14K views 20 replies 11 participants last post by  Roadkill401 
#1 ·
By comparison, my Niro gets far more mileage to a full tank. For my 45L, it tells me I can get about 850km, compaired to my old Ford Edge that you'd be happy to get 580km to a full 70L tank. I would let it get down to the 20-30km distance shown before I knew I had to fill it, but I did know that even when the car said you had zero km left, you could easily get another 30km out of it. I had never run the car dry. But you know that the price of gas in my area seem to go up and down at a certain cycle, and your far better off to fil the tank on a wednsday or thursday night after 8:30pm than on a Friday-Monday as the price seems to jump by an easy 10-13c / L.



Now I don't know about the Niro. How accurate is the distance remaining gauge? I am more curious to know how many km you really can get out of a tank of gas, so filling it at the 1/2 way mark doesn't really tell you much as I have yet to find a car that doesn't seem to use the fuel far faster in the bottom half of the tank from the top.
 
#2 ·
I don't want to find out. The scary dashboard message about damaging the hybrid battery if I don't refuel soon has made me not want to push my luck. Yesterday I let it get down to about 10 miles remaining before I filled up, that's as far as I was willing to take it. I filled the tank with 10.5 gallons, and according to Kia it has a 11.9 gallon tank, so I could have theoretically gotten another 60 miles out of it, but I hope to never test that theory.
 
#3 · (Edited)
Also, it's not "using" the fuel faster during the bottom half of the tank. The fuel gauge isn't linear. Nearly all cars are that way, for some reason. Every car I've ever owned has been that way. The first half takes forever to use, the second half goes much faster. But rest assured, it isn't because you get less fuel economy on an empty tank, it's because the gauge is configured that way for some reason. I'm sure there's a marketing reason for it. Probably because people get excited when their needle still says full after driving 150 miles. "Wow, I didn't use ANY fuel for the last 150 miles!"

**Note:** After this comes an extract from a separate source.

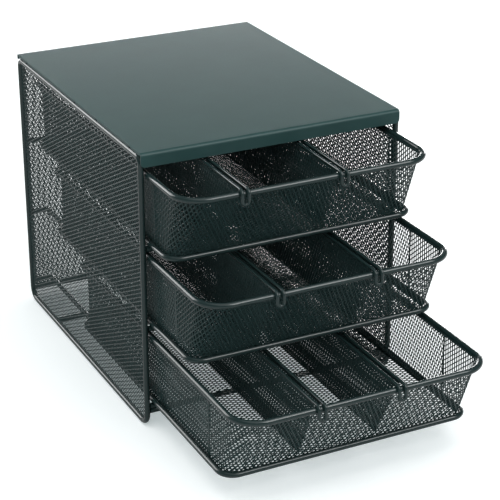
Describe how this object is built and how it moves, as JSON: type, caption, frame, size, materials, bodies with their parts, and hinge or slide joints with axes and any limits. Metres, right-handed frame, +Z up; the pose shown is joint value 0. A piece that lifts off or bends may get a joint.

You get better fuel economy on a lower tank, than a full tank. You will get worse fuel economy if you constantly keep it full, than if you kept it closer to empty, regardless of what the gauge makes you think. More fuel weight = worse gas mileage, plain and simple.
 
#18 ·
"The fuel gauge isn't linear. Nearly all cars are that way, for some reason. Every car I've ever owned has been that way. The first half takes forever to use, the second half goes much faster. But rest assured, it isn't because you get less fuel economy on an empty tank, it's because the gauge is configured that way for some reason. I'm sure there's a marketing reason for it."
A few years back, Cadillac put a truly calibrated linear fuel gauge in their cars. The complaints about "Lousy Fuel Mileage" skyrocketed so they went back to the use of non-linear gauges like everyone else. I'm sure it's all psychological. "Oh look, I went 100 kilometers and it's still on the Full Line. This car get's amazing mileage".

To be honest, MOST people don't have a frickin' clue what fuel mileage their vehicle actually delivers. They just go by the gas gauge. I'm a little Anal Retentive about fuel economy and log all my gas receipts into an Excel Spreadsheet so I know exactly what my vehicles deliver.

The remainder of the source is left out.